> **Brief**
Your task is to filter the data below down to the lines holding "parts".

> **Materials provided**
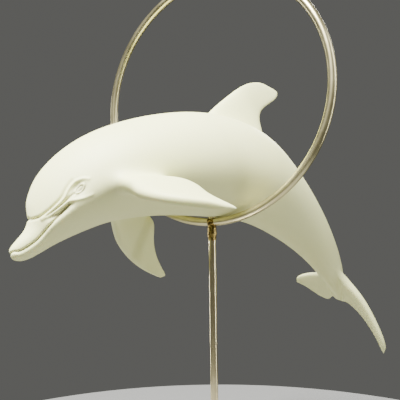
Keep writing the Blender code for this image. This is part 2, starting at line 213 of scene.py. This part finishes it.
# The hoop is one length of 4 mm satin wire bent round a former. Its two ends meet at the stem,
# where they are brazed. It stands turned on the stem, so that the dolphin passes through aslant.
hoop_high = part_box("hoop")[1]
HOOP_OUTSIDE = 0.127
HOOP_TURN = math.radians(-53.5)
WIRE_RADIUS = 0.002
HOOP_STEPS = 360
WIRE_SIDES = 32
hoop_radius = HOOP_OUTSIDE / 2 - WIRE_RADIUS
hoop_middle = hoop_high.z - HOOP_OUTSIDE / 2

# Bent drawn wire: a shade darker and hazier than the stem, with marks that run no one way, so its
# highlight fades in and out round the ring.
hoop_steel = drawn_steel("satin champagne steel, bent", "ECE4B4", "BAAF80", (0.2, 0.2, 0.2), (0.26, 0.36))
ring = bmesh.new()
lowest_section = Matrix.Translation((0, 0, -hoop_radius)) @ Matrix.Rotation(math.pi / 2, 4, "Y")
bmesh.ops.create_circle(ring, segments=WIRE_SIDES, radius=WIRE_RADIUS, matrix=lowest_section)
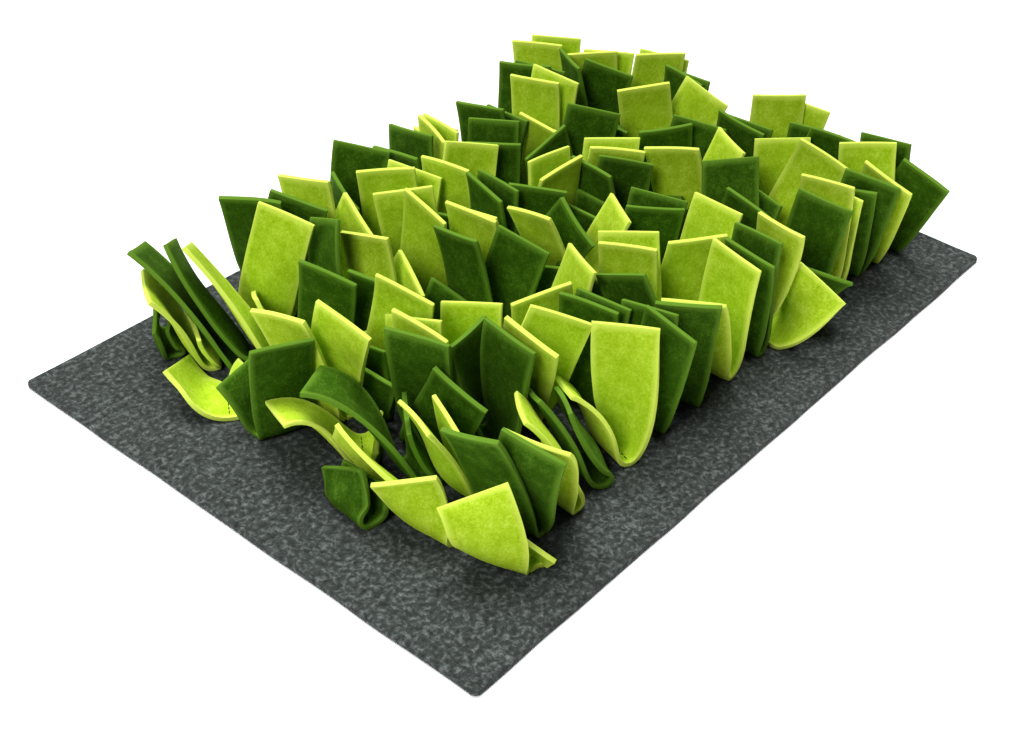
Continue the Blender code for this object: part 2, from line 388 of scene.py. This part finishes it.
# --- First row -----------------------------------------------------------------------------------
# The fifteen strips along the front edge, from left to right. Those at the left corner lean out
# over the base, and the rest stand nearly upright.
sew_down((
    Strip(1, "lime", -212, -145, 97, End(-234, -137, 65, 149, -45), End(-210, -160, 27, 113, -25)),
    Strip(2, "dark", -183, -131, 98, End(-200, -152, 88, 97, 15), End(-216, -118, 86, 100, 7)),
    Strip(3, "lime", -147, -134, 76, End(-194, -149, 85, 103, 15),
          End(-160, -109, 69, 50, -28, -9)),
    Strip(4, "dark", -113, -134, 60, End(-134, -98, 60, 55, 5, -18),
          End(-120, -112, 54, 50, 5, -16)),
    Strip(5, "lime", -87, -132, 70, End(-106, -101, 50, 52, 30, -22), End(-82, -127, 98, 128, 6)),
    Strip(6, "dark", -50, -128, 92, End(-58, -144, 95, 84, 5), End(-43, -118, 88, 92, 5)),
    Strip(7, "dark", -14, -129, 102, End(-28, -137, 91, 122, 8), End(-26, -82, 88, 92, 7)),
    Strip(8, "lime", 28, -128, 90, End(-19, -135, 87, 117, 12), End(35, -131, 97, 83, 4)),
    Strip(9, "dark", 66, -128, 88, End(56, -129, 88, 84, 5), End(72, -125, 95, 80, 5)),
    Strip(10, "lime", 96, -130, 27, End(88, -132, 97, 78, 4), End(99, -166, 60, 98, 28)),
    Strip(11, "dark", 132, -128, 109, End(116, -158, 55, 115, 20), End(141, -136, 96, 97, 5)),
    Strip(12, "lime", 170, -128, 92, End(164, -124, 97, 93, 4), End(174, -128, 88, 92, 6)),
    Strip(13, "dark", 204, -127, 99, End(195, -144, 94, 112, 6), End(185, -131, 85, 106, 2)),
    Strip(14, "lime", 234, -128, 92, End(207, -150, 92, 86, 8), End(236, -116, 97, 120, 5)),
    Strip(15, "dark", 262, -130, 90, End(252, -160, 80, 88, 10), End(272, -114, 86, 88, 10)),
))


# --- Second row ----------------------------------------------------------------------------------
# Behind the first. At its left, strips hang over the side of the pile and one long dark strip
# arches over the gap.
sew_down((
    Strip(16, "lime", -180, -87, 82, End(-210, -70, 70, 66, 8, -11), End(-196, -84, 70, 64, 5)),
    Strip(17, "lime", -221, -98, 87, End(-235, -30, 53, 82, 10), End(-240, -90, 51, 123, 9)),
    Strip(18, "dark", -241, -52, 80, End(-240, -40, 32, 86, 5), End(-229, -50, 26, 84, 5)),
    Strip(19, "dark", -192, -57, 76, End(-221, 6, 63, 49, 42), End(-194, -49, 52, 48, 3)),
    Strip(20, "dark", -136, -70, 62, End(-136, -80, 95, 86, 5), End(-137, -48, 83, 192, -12)),
    Strip(21, "lime", -102, -61, 105, End(-129, -91, 96, 87, 5), End(-91, -85, 90, 129, 5)),
    Strip(None, "dark", -60, -86, 100, End(-66, -87, 88, 102, 7), End(-51, -88, 84, 92, 5)),
    Strip(22, "lime", 12, -70, 100, End(3, -66, 90, 107, 5), End(25, -51, 85, 127, 5)),
    Strip(23, "lime", 62, -82, 95, End(46, -94, 88, 143, 5), End(84, -84, 96, 84, 5)),
    Strip(24, "dark", 118, -80, 95, End(150, -51, 92, 130, 5), End(112, -92, 88, 80, 5)),
    Strip(25, "lime", 190, -76, 95, End(201, -100, 95, 101, 5), End(208, -60, 90, 130, 5)),
    Strip(26, "dark", 234, -70, 95, End(234, -92, 94, 112, 5), End(243, -68, 88, 95, 5)),
))


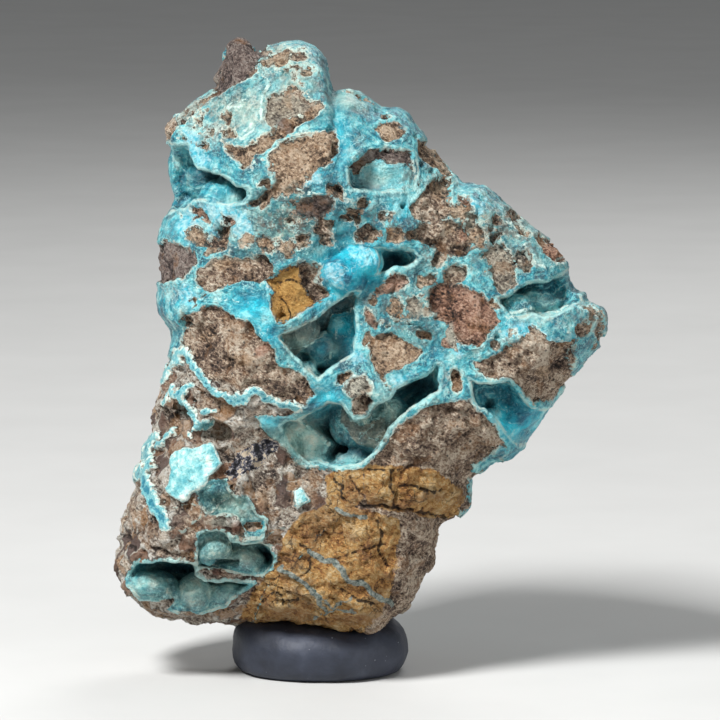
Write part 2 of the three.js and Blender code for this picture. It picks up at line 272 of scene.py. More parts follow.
def face_back(column, row, share, is_front):
    """y of the front or back face, at a share of its full thickness from the edge."""
    front = FRONT_DEPTH + hills(FRONT_RELIEF, column, row)
    front = front + 1.8 * flat_lumps(column, row, 60, 0.5) + 0.9 * flat_lumps(column, row, 26, 1.5)
    back = BACK_DEPTH + hills(BACK_RELIEF, column, row)
    back = back + 3.0 * flat_lumps(column, row, 75, 2.5) + 1.4 * flat_lumps(column, row, 30, 3.5)
    return rim_back(column, row) + share * np.where(is_front, -front, back)


def front_at(column, row):
    """y of the uncut front face behind each pixel."""
    column, row = np.atleast_1d(np.asarray(column, float)), np.atleast_1d(np.asarray(row, float))
    angle = np.arctan2(row - STONE_MIDDLE[1], column - STONE_MIDDLE[0])
    away = np.hypot(row - STONE_MIDDLE[1], column - STONE_MIDDLE[0])
    outwards = np.minimum(away / reach(STONE_OUTLINE, STONE_MIDDLE, angle), 1)
    share = (1 - outwards ** BOXINESS) ** (1 / BOXINESS)
    return face_back(column, row, share, True)


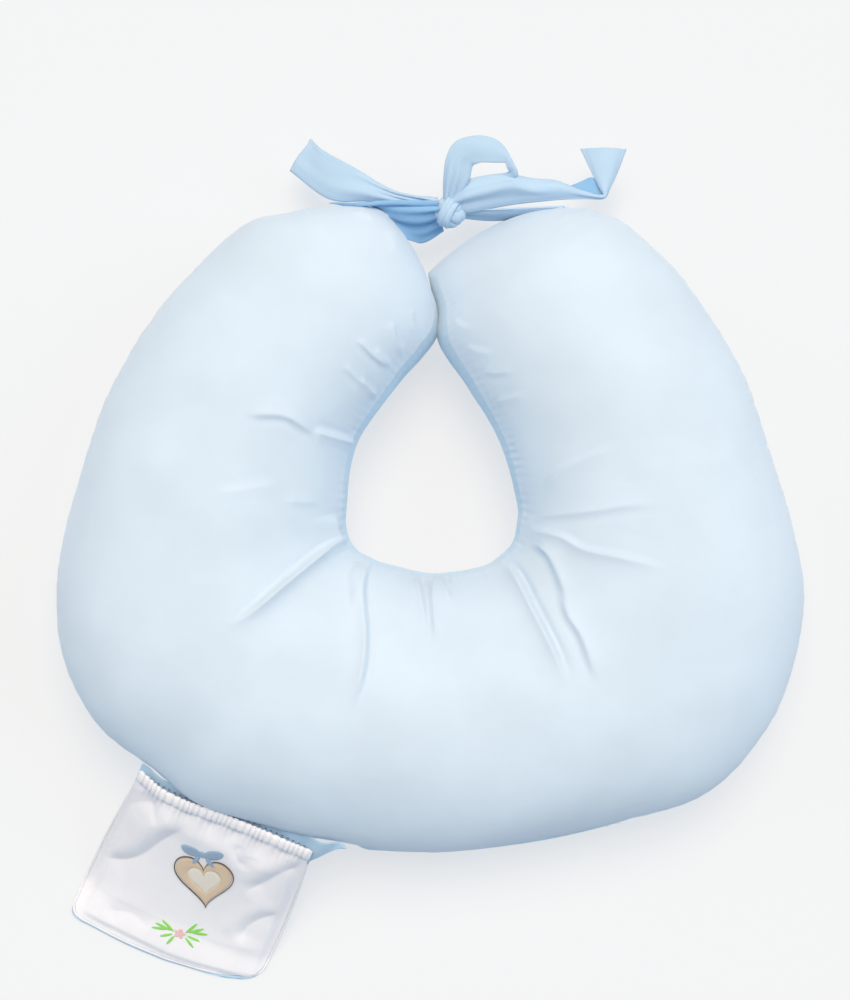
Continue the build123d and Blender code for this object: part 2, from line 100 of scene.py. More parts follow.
# Creases in the cover, in plan: points, depth, half width, height of the roll beside it and the
# side that the roll is on.
CREASES = [
    ([(-142, 112), (-114, 112), (-98, 103), (-86, 94)], 2.8, 2.6, 0.5, -1),
    ([(-92, 101), (-77, 96), (-61, 92), (-56, 93)], 3.6, 2.8, 0.7, 1),
    ([(-77, 36), (-74, 20), (-66, 6)], 5.0, 3.4, 0.3, 1),
    ([(-66, 13), (-75, 12), (-88, 2), (-114, -20), (-141, -43), (-158, -52)], 8.0, 2.7, 0.5, -1),
    ([(-56, -2), (-60, -17), (-58, -40)], 4.2, 2.4, 0.6, -1),
    ([(-48, -2), (-53, -23), (-50, -56), (-52, -86), (-61, -116)], 5.2, 2.4, 1.3, 1),
    ([(-11, -12), (-6, -34), (-2, -57)], 3.4, 2.3, 0.6, 1),
    ([(2, -13), (3, -42), (6, -66)], 3.0, 2.2, 0.6, -1),
    ([(8, -12), (12, -23), (19, -37)], 2.6, 2.2, 0.6, 1),
    ([(54, -2), (66, -12), (80, -39), (96, -71), (106, -98)], 4.4, 2.6, 2.4, 1),
    ([(80, 14), (94, 4), (103, -18), (107, -38)], 4.2, 3.2, 0.5, -1),
    ([(103, -24), (108, -44), (118, -60), (130, -96)], 3.8, 2.8, 0.9, -1),
    ([(74, 23), (102, 18), (120, 8), (152, 1), (188, -8)], 3.2, 2.4, 0.3, 1),
    ([(80, 32), (128, 38), (152, 42), (180, 44)], 1.8, 3.0, 0.6, -1),
    ([(86, 54), (104, 70), (128, 81), (150, 90)], 1.8, 3.2, 0.5, 1),
    ([(-166, 50), (-140, 55), (-112, 60)], 1.2, 4.0, 0.6, 1),
    ([(-112, 47), (-100, 45), (-84, 45)], 1.2, 3.4, 0.6, -1),
    ([(-30, 187), (-27, 172), (-20, 160)], 1.9, 2.1, 0.7, 1),
    ([(-58, 173), (-45, 160), (-31, 150)], 2.0, 2.1, 0.7, -1),
    ([(-42, 167), (-37, 158), (-30, 152)], 1.4, 2.1, 0.7, 1),
    ([(-55, 142), (-48, 134), (-41, 128)], 2.0, 2.2, 0.7, 1),
    ([(-68, 152), (-57, 141), (-48, 135)], 1.2, 2.2, 0.7, -1),
    ([(-14, 198), (-13, 186), (-8, 177)], 1.1, 2.1, 0.6, 1),
    ([(-30, 262), (-29, 250), (-27, 238)], 1.1, 3.0, 0.6, -1),
    ([(-60, 275), (-50, 272), (-43, 266)], 1.5, 2.8, 0.2, -1),
    ([(17, 190), (24, 184), (33, 180)], 0.9, 2.4, 0.7, 1),
    ([(28, 168), (38, 163), (50, 161)], 0.9, 2.4, 0.7, 1),
    ([(42, 148), (52, 146), (66, 147)], 0.9, 2.4, 0.7, -1),
    ([(52, 124), (62, 126), (76, 129)], 0.8, 2.6, 0.7, 1),
    ([(104, 282), (106, 276), (110, 266)], 1.4, 2.8, 0.6, 1),
    ([(122, 281), (123, 276), (127, 266)], 1.2, 2.8, 0.6, -1),
    ([(-232, 70), (-210, 74), (-180, 82)], 0.7, 7.0, 0.6, 1),
    ([(200, 70), (226, 78), (250, 92)], 0.7, 7.0, 0.6, 1),
]
CREASE_REACH = 5  # how many half widths away a crease still moves the cloth
CREASE_START, CREASE_END = 0.22, 0.35  # shares of its length over which it fades in and out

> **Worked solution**
Write part 2 of the three.js and Blender code for this picture. It picks up at line 272 of scene.py. More parts follow.
Continue the build123d and Blender code for this object: part 2, from line 100 of scene.py. More parts follow.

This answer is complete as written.